Minister for Agriculture and Livestock, John Boito, has challenged the Department of Agriculture and Livestock (DAL) to ensure its newly launched Corporate Plan 2024–2028 delivers tangible results for Papua New Guineans.

Speaking at the official launching of the plan, Minister Boito said the document must not remain another “well-written plan” but must instead drive impact and transformation across the agriculture and livestock sector.

“This Corporate Plan must be about results. It must be performance-driven. It must create impact that our people can see, touch, and feel,” he stressed.

Mr Boito said the plan is aligned with the National Agriculture Sector Plan (NASP 2024–2033), which itself is drawn from the Medium-Term Development Plan IV (MTDP IV), all working towards the country’s long-term development blueprint, Vision 2050.

He emphasized that rural communities, farmers, women, and youths must directly benefit from the outcomes of the plan. “The time for writing plans has passed-the time for implementation and results is now,” he added.

The Minister highlighted the government’s target of creating one million agriculture-based MSMEs and SMEs employment, moving backyard gardeners into formal

entrepreneurs, semi-commercial operators, and eventually fully-fledged agribusinesses.

Mr Boito said the future of PNG agriculture lies in large-scale commercial farming, integrated value chains, and downstream processing-key to reducing imports, increasing production, and adding value to exports.

“Government alone cannot achieve transformation. We need strong partnerships with farmers, growers, exporters, processors, SMEs, and investors.”

He drew parallels with countries like China, New Zealand, South Korea, Indonesia, and Thailand, which have successfully modernized agriculture, created jobs, and lifted millions of people out of poverty. “If they can do it, Papua New Guinea can do it too,” he said.

The Corporate Plan 2024–2028, he said, provides the immediate steps needed to achieve NASP’s long-term vision, by guiding investment priorities, aligning stakeholders, strengthening institutions, and driving measurable results at the community level.

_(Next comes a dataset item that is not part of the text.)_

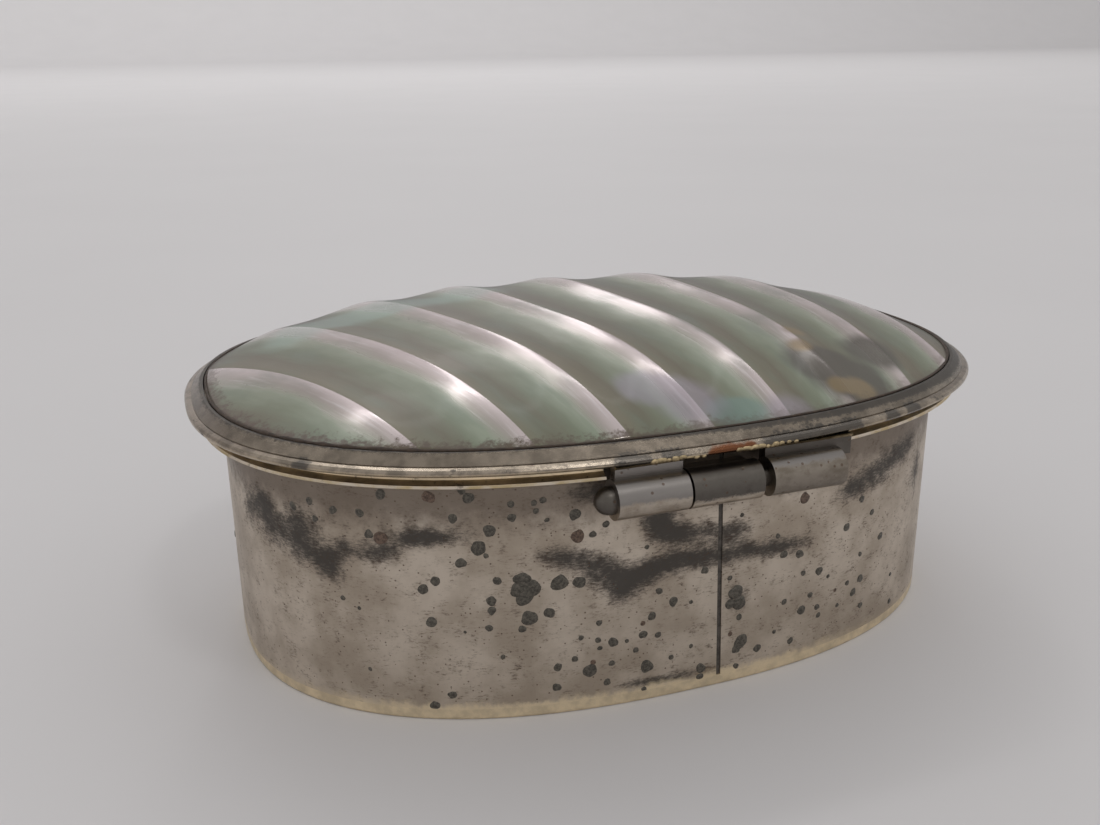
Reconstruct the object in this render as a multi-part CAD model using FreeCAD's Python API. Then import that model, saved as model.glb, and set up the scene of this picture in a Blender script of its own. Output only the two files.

Minister Boito reaffirmed his commitment to work with the department, private sector, and community stakeholders to deliver results that matter for citizens.

“This Corporate Plan must become the engine that transforms agriculture and livestock from a struggling sector into a growth powerhouse, driving food security, job creation, and rural development,” he said.

He concluded by challenging DAL to ensure that by 2028 Papua New Guineans can look back and say:

  • Imports were reduced,
  • SMEs were strengthened,
  • Local production increased, and
  • Real opportunities created for people.

The Corporate Plan 2024–2028 was then officially launched by Minister Boito.